Modeling code records

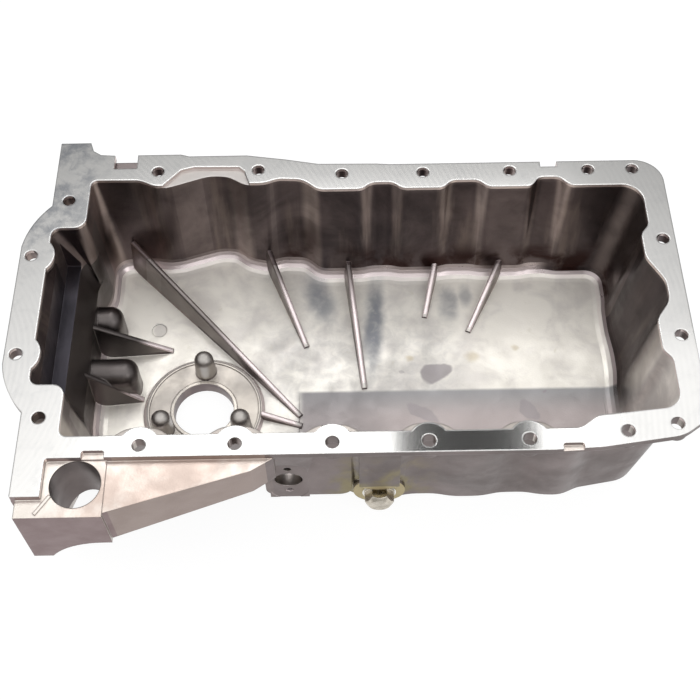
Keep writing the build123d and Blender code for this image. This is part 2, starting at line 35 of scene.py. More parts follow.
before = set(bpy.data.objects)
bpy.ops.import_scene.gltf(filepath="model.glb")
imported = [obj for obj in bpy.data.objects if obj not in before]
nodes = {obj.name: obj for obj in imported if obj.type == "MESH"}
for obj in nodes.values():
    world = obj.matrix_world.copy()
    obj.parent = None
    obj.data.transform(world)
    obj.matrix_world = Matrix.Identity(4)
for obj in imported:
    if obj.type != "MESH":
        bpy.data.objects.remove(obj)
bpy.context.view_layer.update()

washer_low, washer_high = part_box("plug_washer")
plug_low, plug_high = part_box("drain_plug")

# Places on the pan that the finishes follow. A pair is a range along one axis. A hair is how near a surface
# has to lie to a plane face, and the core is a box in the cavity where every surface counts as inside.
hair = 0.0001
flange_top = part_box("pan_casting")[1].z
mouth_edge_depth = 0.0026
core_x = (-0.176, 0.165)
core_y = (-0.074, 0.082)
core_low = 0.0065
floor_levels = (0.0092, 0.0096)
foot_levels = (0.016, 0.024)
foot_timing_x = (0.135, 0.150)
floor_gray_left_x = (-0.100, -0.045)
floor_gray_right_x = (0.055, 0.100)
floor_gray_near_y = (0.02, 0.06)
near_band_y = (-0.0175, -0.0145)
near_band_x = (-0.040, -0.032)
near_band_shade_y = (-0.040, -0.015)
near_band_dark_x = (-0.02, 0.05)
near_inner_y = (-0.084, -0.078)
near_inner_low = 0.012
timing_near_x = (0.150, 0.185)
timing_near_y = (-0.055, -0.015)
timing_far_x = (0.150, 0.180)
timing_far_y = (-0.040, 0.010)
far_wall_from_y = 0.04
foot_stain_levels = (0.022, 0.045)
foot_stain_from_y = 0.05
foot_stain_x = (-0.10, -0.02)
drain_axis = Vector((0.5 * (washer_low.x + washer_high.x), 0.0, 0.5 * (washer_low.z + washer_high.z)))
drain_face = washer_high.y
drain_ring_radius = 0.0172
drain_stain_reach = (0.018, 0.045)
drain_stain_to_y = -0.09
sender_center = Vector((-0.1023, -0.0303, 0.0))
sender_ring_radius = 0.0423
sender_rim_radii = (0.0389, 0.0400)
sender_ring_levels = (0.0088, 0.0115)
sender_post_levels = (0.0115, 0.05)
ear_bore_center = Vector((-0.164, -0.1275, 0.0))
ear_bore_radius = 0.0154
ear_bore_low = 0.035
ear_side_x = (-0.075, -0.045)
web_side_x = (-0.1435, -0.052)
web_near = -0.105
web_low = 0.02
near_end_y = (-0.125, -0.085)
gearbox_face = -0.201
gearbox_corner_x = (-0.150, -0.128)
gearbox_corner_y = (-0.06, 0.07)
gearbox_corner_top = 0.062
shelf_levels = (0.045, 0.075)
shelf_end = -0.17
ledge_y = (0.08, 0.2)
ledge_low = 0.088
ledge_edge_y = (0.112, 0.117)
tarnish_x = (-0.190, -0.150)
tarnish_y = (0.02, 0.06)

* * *

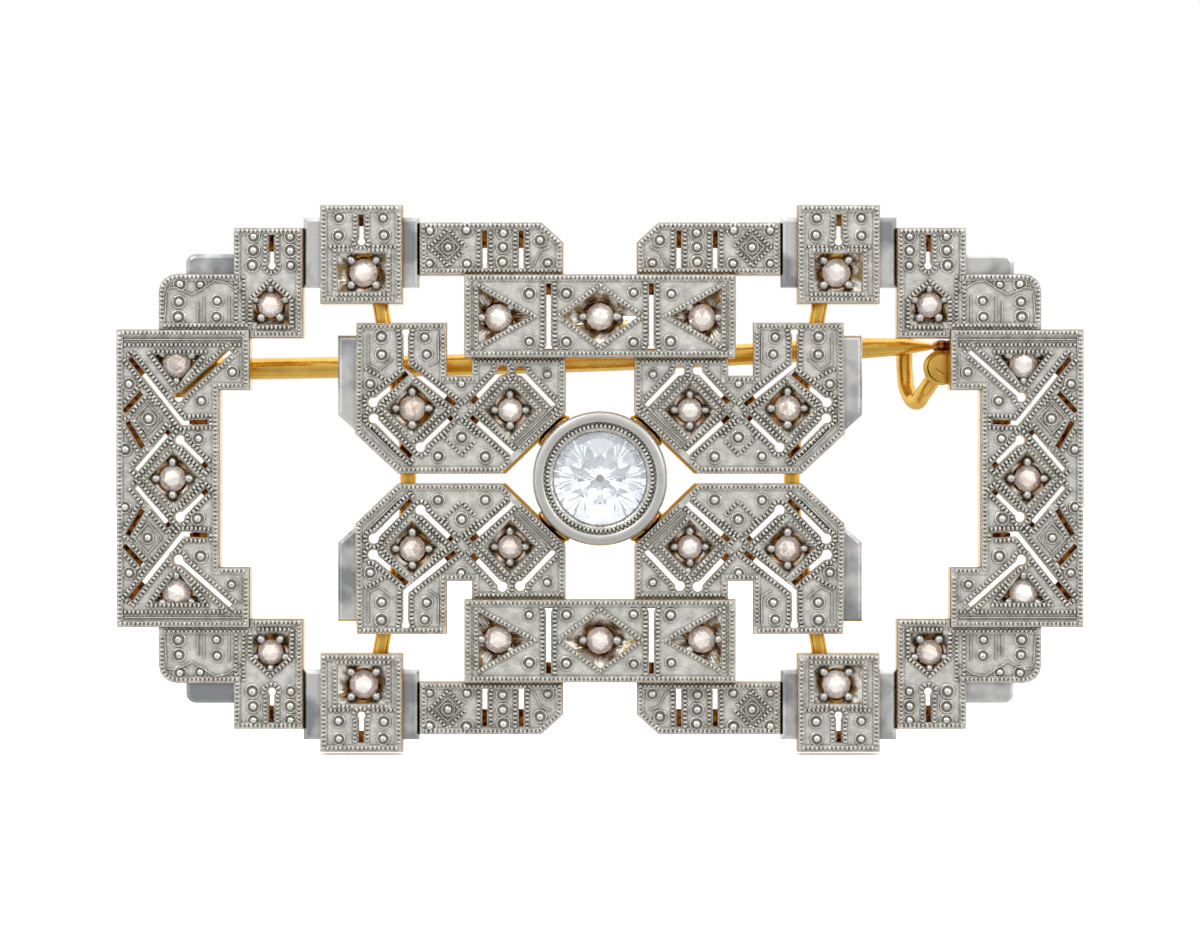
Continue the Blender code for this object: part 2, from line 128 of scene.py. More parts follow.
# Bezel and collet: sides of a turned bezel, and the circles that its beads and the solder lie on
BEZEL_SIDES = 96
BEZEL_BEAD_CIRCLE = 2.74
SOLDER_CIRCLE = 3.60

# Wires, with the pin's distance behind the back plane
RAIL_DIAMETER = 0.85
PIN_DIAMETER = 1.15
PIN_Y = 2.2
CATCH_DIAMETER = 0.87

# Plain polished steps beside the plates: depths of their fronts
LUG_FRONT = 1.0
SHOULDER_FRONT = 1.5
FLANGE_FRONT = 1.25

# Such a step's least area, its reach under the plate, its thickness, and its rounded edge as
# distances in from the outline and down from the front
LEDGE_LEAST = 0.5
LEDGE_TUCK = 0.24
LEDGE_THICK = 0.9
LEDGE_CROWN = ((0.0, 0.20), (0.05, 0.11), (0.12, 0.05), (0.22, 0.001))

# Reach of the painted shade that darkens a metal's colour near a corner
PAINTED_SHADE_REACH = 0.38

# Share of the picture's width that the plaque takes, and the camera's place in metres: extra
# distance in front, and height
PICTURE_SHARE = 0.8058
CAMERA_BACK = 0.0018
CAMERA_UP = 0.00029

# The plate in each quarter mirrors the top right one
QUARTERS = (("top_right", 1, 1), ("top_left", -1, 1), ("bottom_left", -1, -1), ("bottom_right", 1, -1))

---

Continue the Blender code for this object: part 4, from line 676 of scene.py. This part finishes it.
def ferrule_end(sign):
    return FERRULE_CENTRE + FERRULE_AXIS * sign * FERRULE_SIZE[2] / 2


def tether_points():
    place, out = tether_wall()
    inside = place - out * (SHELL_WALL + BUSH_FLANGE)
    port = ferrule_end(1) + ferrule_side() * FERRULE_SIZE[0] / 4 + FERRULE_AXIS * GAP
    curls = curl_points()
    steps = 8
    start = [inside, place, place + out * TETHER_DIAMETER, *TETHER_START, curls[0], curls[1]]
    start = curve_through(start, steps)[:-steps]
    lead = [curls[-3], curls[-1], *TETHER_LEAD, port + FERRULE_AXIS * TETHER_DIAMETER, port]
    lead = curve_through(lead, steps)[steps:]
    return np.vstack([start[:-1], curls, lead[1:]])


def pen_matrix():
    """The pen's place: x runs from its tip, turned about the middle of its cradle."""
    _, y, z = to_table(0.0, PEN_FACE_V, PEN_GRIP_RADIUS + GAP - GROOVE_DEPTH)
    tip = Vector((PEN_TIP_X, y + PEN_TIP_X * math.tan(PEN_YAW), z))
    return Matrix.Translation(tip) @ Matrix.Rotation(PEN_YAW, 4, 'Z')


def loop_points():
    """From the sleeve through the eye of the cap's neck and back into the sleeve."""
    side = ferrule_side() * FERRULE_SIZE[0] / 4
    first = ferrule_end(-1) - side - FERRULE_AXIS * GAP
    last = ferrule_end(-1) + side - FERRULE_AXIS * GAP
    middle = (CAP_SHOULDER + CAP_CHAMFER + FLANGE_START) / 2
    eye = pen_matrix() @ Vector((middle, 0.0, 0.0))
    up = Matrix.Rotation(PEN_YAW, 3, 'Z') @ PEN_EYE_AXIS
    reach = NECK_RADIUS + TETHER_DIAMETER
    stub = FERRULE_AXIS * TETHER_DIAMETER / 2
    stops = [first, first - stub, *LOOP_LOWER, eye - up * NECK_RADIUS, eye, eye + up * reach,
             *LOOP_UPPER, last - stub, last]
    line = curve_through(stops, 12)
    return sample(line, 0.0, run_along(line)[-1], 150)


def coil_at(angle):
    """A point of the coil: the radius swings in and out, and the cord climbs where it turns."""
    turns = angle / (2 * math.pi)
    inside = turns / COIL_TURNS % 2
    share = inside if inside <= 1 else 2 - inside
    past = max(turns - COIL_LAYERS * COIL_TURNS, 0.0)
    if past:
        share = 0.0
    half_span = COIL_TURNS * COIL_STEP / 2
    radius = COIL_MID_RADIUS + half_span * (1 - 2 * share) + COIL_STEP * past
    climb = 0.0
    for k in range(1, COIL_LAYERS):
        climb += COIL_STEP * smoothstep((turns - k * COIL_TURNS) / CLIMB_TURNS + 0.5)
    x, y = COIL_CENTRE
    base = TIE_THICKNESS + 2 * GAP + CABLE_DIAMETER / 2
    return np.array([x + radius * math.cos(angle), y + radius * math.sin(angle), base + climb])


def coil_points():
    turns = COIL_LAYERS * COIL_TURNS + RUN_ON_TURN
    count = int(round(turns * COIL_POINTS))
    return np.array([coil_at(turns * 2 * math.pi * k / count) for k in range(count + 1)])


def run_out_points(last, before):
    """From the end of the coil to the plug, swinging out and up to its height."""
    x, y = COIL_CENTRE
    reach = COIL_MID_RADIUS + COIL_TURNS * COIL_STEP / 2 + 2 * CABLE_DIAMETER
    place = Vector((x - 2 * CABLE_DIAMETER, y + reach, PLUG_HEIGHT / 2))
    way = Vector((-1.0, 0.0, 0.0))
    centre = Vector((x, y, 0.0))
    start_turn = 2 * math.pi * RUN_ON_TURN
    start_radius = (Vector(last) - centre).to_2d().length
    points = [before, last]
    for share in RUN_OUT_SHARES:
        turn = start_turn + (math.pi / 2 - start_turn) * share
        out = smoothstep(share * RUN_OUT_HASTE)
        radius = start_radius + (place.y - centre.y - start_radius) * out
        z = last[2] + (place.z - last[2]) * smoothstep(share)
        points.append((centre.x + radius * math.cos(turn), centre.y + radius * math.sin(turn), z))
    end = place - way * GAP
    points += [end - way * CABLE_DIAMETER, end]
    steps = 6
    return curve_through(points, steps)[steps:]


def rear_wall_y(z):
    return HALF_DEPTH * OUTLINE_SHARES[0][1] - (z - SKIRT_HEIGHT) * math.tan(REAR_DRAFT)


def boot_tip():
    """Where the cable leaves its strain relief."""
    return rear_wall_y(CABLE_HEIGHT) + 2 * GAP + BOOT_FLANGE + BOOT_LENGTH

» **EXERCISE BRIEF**
Go through the data above and find the lines with the word "parts". Copy each of those lines.

» **SOLVED EXERCISE**
Keep writing the build123d and Blender code for this image. This is part 2, starting at line 35 of scene.py. More parts follow.
Continue the Blender code for this object: part 2, from line 128 of scene.py. More parts follow.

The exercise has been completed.